Bush administration policy on racial preferences is taking the shape of a tutorial for the racial balkanizers, teaching them how best to advance their own cause in the face of public disapproval. It is unwise appeasement at best.

At the worst, and I fear in fact, it is cooperation by a rudderless administration in the project the Left has pursued for so long, and with such great damage – the manipulation of racial categorization and racial passions for the political benefit of those in power.

Ward Connerly and the CCRI have shown us a better way. Americans who care about the principles of the Civil Rights Movement, and who recognize how crucial for the future of American liberty is the vindication of those principles, should follow his example.

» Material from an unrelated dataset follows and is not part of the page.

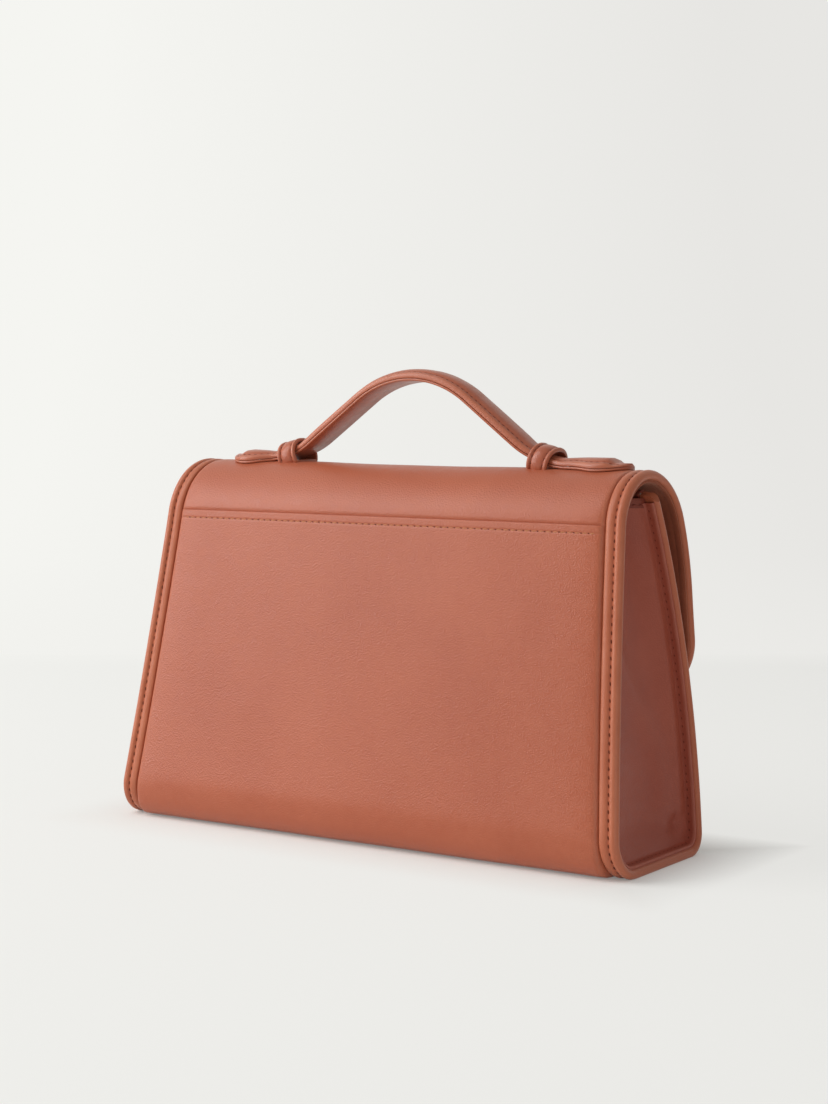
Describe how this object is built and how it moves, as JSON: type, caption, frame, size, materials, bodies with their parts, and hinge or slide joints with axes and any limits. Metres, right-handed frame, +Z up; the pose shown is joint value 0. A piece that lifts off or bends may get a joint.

We can do no better than to remember the courageous concluding words of Lincoln’s 1860 Address at Cooper Institute:

Let us have faith that right makes might, and in that faith, let us, to the end, dare to do our duty as we understand it.

We have little excuse to do otherwise; looking to the state of California, we can have better hope in our time than Lincoln could in his that, if we stand for what is right, the whole nation will follow. Now, if only the leader of the party of Lincoln would join us with energy, confidence and joy in a renewed pursuit of the American promise of equality under the law.